Here’s how it ends. Month one: grand opening, ribbon cutting, glowing pieces in the New York Times about “reimagining food access.” Month three: shelves start looking a little thin. Month six: the “ethically sourced” tomatoes cost $8 a pound because the city’s supply chain is three guys named Vinny who figured out they had a captive customer. Month nine: a story breaks that the store manager is the mayor’s cousin’s girlfriend’s brother and he’s been ordering $40,000 worth of kombucha nobody buys. Month twelve: the stores are losing money hand over fist, Mamdani blames “corporate sabotage,” and announces a bailout funded by — guess who — the taxpayers who already paid for the stores to exist in the first place.
We’ve seen this movie. We’ve seen it in Venezuela. We’ve seen it in Cuba. We’ve seen it in every single socialist experiment in human history. You can’t cheat the math. You can pretend you’re cheating the math. You can put out glossy press releases claiming you’re cheating the math. But at the end of the day, running a grocery store costs what it costs, and if you try to run one below cost, you go broke. It’s not complicated. A twelve-year-old with a lemonade stand gets this.
## The Part Where It Gets Funnier
Here’s the best part. The five stores are supposed to “demonstrate” that government-run grocery works, which will then justify expanding the program to dozens more. It’s a pilot program. A proof of concept. Except the proof of concept is already failing on paper — the math doesn’t work — and they haven’t even opened a single location yet.
Imagine being so committed to an idea that you can’t even fake the numbers on the brochure. Imagine the math being so catastrophically bad that your own budget office, staffed by people you hired, is leaking to reporters that the plan is a fiscal car wreck before the first cart gets rolled onto the floor.
And yet here we are.
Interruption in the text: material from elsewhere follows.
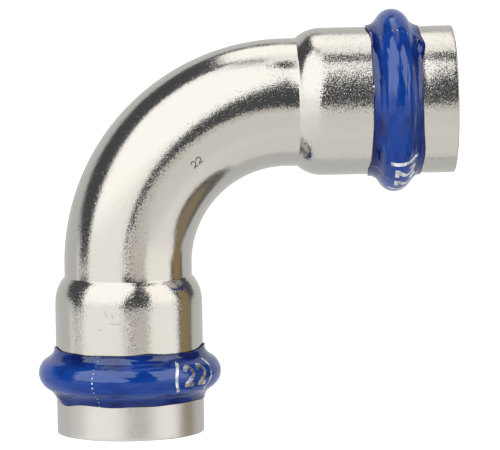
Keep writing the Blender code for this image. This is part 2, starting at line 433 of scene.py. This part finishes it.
# The two sides of a stroke of some width along a line of points.
def strokeSides(line, width):
    sides = []
    for i, (x, y) in enumerate(line):
        (fromX, fromY), (toX, toY) = line[max(i - 1, 0)], line[min(i + 1, len(line) - 1)]
        length = math.hypot(toX - fromX, toY - fromY)
        overX, overY = (fromY - toY) / length * width / 2, (toX - fromX) / length * width / 2
        sides.append([(x + overX, y + overY), (x - overX, y - overY)])
    return sides


# Adds a flat strip to lists of points and faces, from pairs of points along its two sides.
def addStrip(points, faces, pairs):
    first = len(points)
    for pair in pairs:
        points += pair
    for near in range(first, len(points) - 2, 2):
        faces.append((near, near + 2, near + 3, near + 1))


def addMarks(name, points, faces, material):
    mesh = bpy.data.meshes.new(name)
    mesh.from_pydata(points, [], faces)
    mesh.materials.append(material)
    mesh.shade_smooth()
    addPiece(name, mesh)


burnLook = {"dark": "#4E463C", "pale": "#8B8276", "mottle": 0.15}


# Laser mark on steel: a matt brown oxide, thin enough for some shine to come through.
def makeBurn():
    look = burnLook
    material, tree, shader = newMaterial("laserOxide", {"Metallic": 0.5, "Roughness": 0.45})
    mottle = addMottle(tree, look["mottle"], 2.0)
    colour = addMix(tree, mottle, hexColour(look["dark"]), hexColour(look["pale"]))
    tree.links.new(colour, shader.inputs["Base Color"])
    return material


sizeMark = {  # the size, burnt into the bend by laser: two digits that read along the bend
    "turn": 47.0,  # degrees round the bend, where the first digit's corner lies
    "foot": 109.3,  # degrees round the tube, of the base line
    "digit": (0.8, 1.12),
    "pitch": 1.07,
    "stroke": 0.22,
    "lift": 0.006,
    "overlap": 1.3,  # times the lift, for the second stroke where a digit's strokes cross
}


def makeSizeMark(material):
    print("size mark")
    mark = sizeMark
    points, faces = [], []
    foot = math.radians(mark["foot"])
    stretch = elbow["bendRadius"] / (elbow["bendRadius"] + tubeRadius * math.cos(foot))
    start = legStraight + math.radians(mark["turn"]) * elbow["bendRadius"]
    width, height = mark["digit"]
    for digit in range(2):
        shift = width / 2 + digit * mark["pitch"]
        strokes = digitTwo(width, height, mark["stroke"])
        for line, lift in zip(strokes, (mark["lift"], mark["lift"] * mark["overlap"])):
            pairs = [[skinPoint(start + (x + shift) * stretch, foot - y / tubeRadius, tubeRadius + lift)
                      for x, y in pair] for pair in strokeSides(line, mark["stroke"])]
            addStrip(points, faces, pairs)
    addMarks("sizeMark", points, faces, material)


handling = {  # light scratches and nicks, each between two places (from the mouth, degrees round the tube)
    "a": [((20.35, 71.8), (20.15, 82.5)), ((22.6, 68.4), (21.3, 70.7)), ((21.0, 94.6), (21.5, 98.0)),
          ((19.3, 63.0), (19.0, 66.5)), ((21.9, 74.5), (21.2, 75.5))],
    "b": [((5.5, 138.6), (3.9, 138.2)), ((3.6, 138.4), (2.1, 138.9)), ((1.9, 138.0), (0.4, 138.3))],
    "width": 0.07,
    "lift": 0.004,
    "steps": 8,
    "taper": (0.1, 0.9),  # the part of a half wave that a mark's width follows
}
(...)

The mayor of the largest city in America, with a budget bigger than most countries, has decided that what the people of New York need — the people who are fleeing to Florida at record rates, the people who can’t afford rent, the people whose small businesses are being taxed into the grave — is for the government to go into direct competition with the corner bodega. Because apparently the problem with New York groceries isn’t the $19 minimum wage, the insane rent, the crime that makes deliveries unsafe, the shoplifting that nobody prosecutes, or the compliance paperwork that crushes small operators. No. The problem is that nobody has tried giving the guy who runs the DMV a stock of bananas.
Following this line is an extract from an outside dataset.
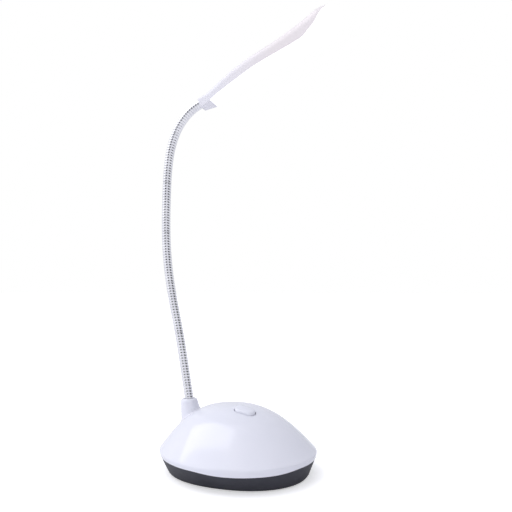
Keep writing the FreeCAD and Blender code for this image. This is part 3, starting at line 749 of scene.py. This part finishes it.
def build_neck():
    """The coil and the lead, in stretches split at the fore-and-aft joints."""
    last = STRETCHES - 1
    for m in range(STRETCHES):
        t0 = ROOT_TURN if m == 0 else SPAN * (m - 1) + EDGE
        t1 = TIP_TURN if m == last else SPAN * m - EDGE
        s0 = WIRE_ROOT if m == 0 else SECTION * (2 * m - 1.5)
        s1 = NECK_LENGTH + WIRE_TIP if m == last else SECTION * (2 * m + 0.5)
        hoses = ["hose_%02d" % k for k in (2 * m - 1, 2 * m) if k >= 0]
        finish_stretch(coil("coil_%02d" % m, t0, t1, m > 0, m < last), m, CHROME, "chrome", *hoses)
        finish_stretch(strand("wire_%02d" % m, s0, s1, m < last), m, SHEATH, "wire_sheath", "neck_wire")


# ------------------------------------------------------------------------- head

def head_point(u, y, v):
    x, z, _ = FRAMES[-1]
    c, s = math.cos(math.radians(HEAD_TILT)), math.sin(math.radians(HEAD_TILT))
    return (x + c * u - s * v, y, z + s * u + c * v)


def tip_size(u, size, power, root):
    """How much of a size is left at u in the rounded tip."""
    f = min(max((u - TIP_START) / (HEAD_END - TIP_START), 0.0), 1.0)
    return size * (1.0 - f ** power) ** root


def section(u):
    """Half a section, from the middle of the underside to that of the top, and the length to each point."""
    w, low, top = interp(STATIONS, u)
    if u > TIP_START:
        w = min(w, tip_size(u, *TIP_HALF))
        low = max(low, TIP_LEVEL - tip_size(u, *TIP_BELOW))
        top = min(top, TIP_LEVEL + tip_size(u, *TIP_ABOVE))
    depth = max(top - low, 0.02)
    r = min(0.62 * w, 0.6 * depth)       # upper edge's rounding
    q = min(0.7, 0.3 * w, 0.3 * depth)   # lower edge's rounding
    path = [(0.0, low), (w - q, low)]
    path += [(w - q + q * math.sin(a), low + q - q * math.cos(a)) for a in np.linspace(0, math.pi / 2, 8)[1:]]
    path += [(w - r + r * math.cos(a), top - r + r * math.sin(a)) for a in np.linspace(0, math.pi / 2, 24)]
    path = np.array(path + [(0.0, top)])
    steps = np.linalg.norm(np.diff(path, axis=0), axis=1)
    return path, np.concatenate([[0], np.cumsum(steps)])


def part_length(path, run, v):
    """Length along the half section at which it crosses the parting height."""
    if v >= path[-1, 1]:
        return run[-1]
    for k in range(1, len(path)):
        if path[k, 1] > v:
            a, b = path[k - 1], path[k]
            f = (v - a[1]) / max(b[1] - a[1], 1e-9)
            return run[k - 1] + max(f, 0) * (run[k] - run[k - 1])
    return run[-1]


def head_stretch(us, which, count=40):
    """Points and faces of one skin: 'lens' below the parting line, 'shell' above it, or 'all'."""
    points = []
    for u in us:
        path, run = section(u)
        cut = part_length(path, run, interp(PART_LINE, max(u, COLLAR_END))[0])
        t0, t1 = {"lens": (0.0, cut), "shell": (cut, run[-1]), "all": (0.0, run[-1])}[which]
        t = np.linspace(t0, t1, count)
        right = [(u, y, v) for y, v in zip(np.interp(t, run, path[:, 0]), np.interp(t, run, path[:, 1]))]
        left = [(u, -y, v) for u, y, v in reversed(right)]
        row = {"lens": left[:-1] + right, "shell": right + left[1:], "all": right + left[1:-1]}[which]
        points += [head_point(*p) for p in row]
    cols = len(points) // len(us)
    return points, grid_faces(len(us), cols, which == "all")


def head_stations(start):
    body = np.arange(start, TIP_START, 1.5)
    tip = TIP_START + (HEAD_END - TIP_START) * np.sin(np.linspace(0, math.pi / 2, 48))
    return np.concatenate([body, tip])


def build_head():
    near, faces = head_stretch(np.linspace(STATIONS[0][0], COLLAR_END, COLLAR_ROWS), "all")
    far, far_faces = head_stretch(head_stations(COLLAR_END), "shell")
    faces += [tuple(i + len(near) for i in f) for f in far_faces]
    faces.append(tuple(reversed(range(len(near) // COLLAR_ROWS))))
    shell = mesh_object("head_skin", near + far, faces)
    lens = mesh_object("lens_skin", *head_stretch(head_stations(PANEL_START), "lens"))
    finish_piece(shell, HEAD_WHITE, "head", "white_gloss", "head_shell")
    finish_piece(lens, DIFFUSER, "head", "diffuser", "head_diffuser")


# ------------------------------------------------------------------- surroundings

def set_camera():
    cam = bpy.data.cameras.new("camera")
    cam.lens = SENSOR * FOCAL_PIXELS / FRAME_PIXELS
    cam.sensor_width = SENSOR
    cam.clip_start = 0.01
    obj = add_object("camera", cam)
    right, forward = Vector(CAMERA_RIGHT).normalized(), Vector(CAMERA_FORWARD).normalized()
    up = right.cross(forward).normalized()
    turn = Matrix((right, up, -forward)).transposed().to_4x4()
    place = Vector((CAMERA_PLACE[0] - FX * 0.001, *CAMERA_PLACE[1:]))
    obj.matrix_world = Matrix.Translation(place) @ turn
    bpy.context.scene.camera = obj


def area_light(name, place, long_way, size, power):
    """A soft box that faces the lamp, its long side turned the given way; place and size are in metres."""
    data = bpy.data.lights.new(name, "AREA")
    data.shape = "RECTANGLE"
    data.size, data.size_y = size
    data.energy = power
    out = Vector(place).normalized()
    along = Vector(long_way)
    along = (along - along.dot(out) * out).normalized()
    turn = Matrix((along.cross(out), along, out)).transposed().to_4x4()
    add_object(name, data).matrix_world = Matrix.Translation(Vector(place)) @ turn


def sun_light(name, direction, strength, angle, glossy=True):
    data = bpy.data.lights.new(name, "SUN")
    data.energy = strength
    data.angle = math.radians(angle)
    obj = add_object(name, data)
    obj.rotation_euler = Vector(direction).to_track_quat("-Z", "Y").to_euler()
    obj.visible_glossy = glossy


def toward(tree, view, direction, limits, values, shape="SMOOTHSTEP"):
    """A value that changes as the view into the room turns towards a direction."""
    side = vector_op(tree, "DOT_PRODUCT", view, Vector(direction).normalized())
    return remap(tree, side, limits, values, shape)


def room_tone(tree, view):
    """A pale room, brighter to the left and overhead, with two narrow dark gaps between its walls."""
    tone = toward(tree, view, ROOM_BRIGHT_SIDE, (-0.9, 0.9), ROOM)
    level = vector_op(tree, "NORMALIZE", vector_op(tree, "MULTIPLY", view, (1, 1, 0)))
    height = math_op(tree, "ABSOLUTE", toward(tree, view, (0, 0, 1), (-1, 1), (-1, 1), "LINEAR"))
    for direction, wide, depth in ROOM_GAPS:
        limits = (math.cos(math.radians(wide * 1.4)), math.cos(math.radians(wide * 0.7)))
        gap = toward(tree, level, direction, limits, (0.0, 1 - depth))
        cut = math_op(tree, "MULTIPLY", gap, remap(tree, height, GAP_TOP, (1.0, 0.0), "SMOOTHSTEP"))
        tone = math_op(tree, "MULTIPLY", tone, math_op(tree, "SUBTRACT", 1.0, cut))
    return tone


def set_world():
    """The room lights the lamp, and the camera sees plain white in its place."""
    world = bpy.data.worlds.new("studio")
    bpy.context.scene.world = world
    world.use_nodes = True
    tree = world.node_tree
    tree.nodes.clear()
    out = tree.nodes.new("ShaderNodeOutputWorld")
    view = tree.nodes.new("ShaderNodeTexCoord").outputs["Generated"]
    back = tree.nodes.new("ShaderNodeBackground")
    back.inputs["Color"].default_value = ROOM_TINT
    tree.links.new(room_tone(tree, view), back.inputs["Strength"])
    seen = tree.nodes.new("ShaderNodeBackground")
    seen.inputs["Color"].default_value = (1, 1, 1, 1)
    path = tree.nodes.new("ShaderNodeLightPath")
    mix = tree.nodes.new("ShaderNodeMixShader")
    tree.links.new(path.outputs["Is Camera Ray"], mix.inputs["Fac"])
    tree.links.new(back.outputs["Background"], mix.inputs[1])
    tree.links.new(seen.outputs["Background"], mix.inputs[2])
    tree.links.new(mix.outputs["Shader"], out.inputs["Surface"])


def set_floor():
    """A pale matt floor; what the camera sees of it is lifted to white, with the shadow kept."""
    mesh = bpy.data.meshes.new("floor")
    s = FLOOR_SIZE
    mesh.from_pydata([(-s, -s, 0), (s, -s, 0), (s, s, 0), (-s, s, 0)], [], [(0, 1, 2, 3)])
    floor = add_object("floor", mesh)
    mat, shader, tree = material("floor", (0.9, 0.9, 0.92), 1.0, specular=0.0)
    seen = tree.nodes.new("ShaderNodeLightPath").outputs["Is Camera Ray"]
    lift = tree.nodes.new("ShaderNodeEmission")
    tree.links.new(math_op(tree, "MULTIPLY", seen, FLOOR_LIFT), lift.inputs["Strength"])
    both = tree.nodes.new("ShaderNodeAddShader")
    tree.links.new(shader.outputs["BSDF"], both.inputs[0])
    tree.links.new(lift.outputs["Emission"], both.inputs[1])
    tree.links.new(both.outputs["Shader"], tree.nodes["Material Output"].inputs["Surface"])
    mesh.materials.append(mat)


def main():
    set_camera()
    dress_cad()
    build_base()
    build_neck()
    build_head()
    set_floor()
    set_world()
    sun_light("sky", direction=(0.45, 0.35, -0.9), strength=0.15, angle=60)
    sun_light("front", direction=(0.05, 0.95, -0.28), strength=0.8, angle=60, glossy=False)
    area_light("window", place=(-0.75, -0.195, 1.29), long_way=(0.84, -0.28, 0.46), size=(0.75, 1.5),
               power=5.4)
    bpy.context.scene.view_settings.view_transform = "Standard"


main()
That’s going to fix it. That’s the plan.
## What This Actually Tells Us
Here’s the real lesson, and it’s not about groceries. Mamdani doesn’t care if these stores work. He never did. The stores are a symbol. The stores are a message. The message is: the government should own things. The government should compete with private business. The government should set prices. The government should decide what you eat, how much you pay, and who gets to sell it to you. The stores losing money isn’t a bug. It’s the feature. Because losing money means more taxes, more subsidies, more government, more control.
This is how it always goes. They don’t lose because they’re incompetent. They lose because losing is the plan. And once they’ve lost enough, they come back and demand more power to fix the losing they caused.
New Yorkers voted for this. They knew who he was. They knew what he said he’d do. He said he’d open government grocery stores, and here we are, opening government grocery stores. You can’t say you weren’t warned. You can only watch it happen, and try not to laugh too loud when the shelves go bare, because laughing is probably going to be illegal by year two.
Buckle up, New York. The bread line is forming on aisle three.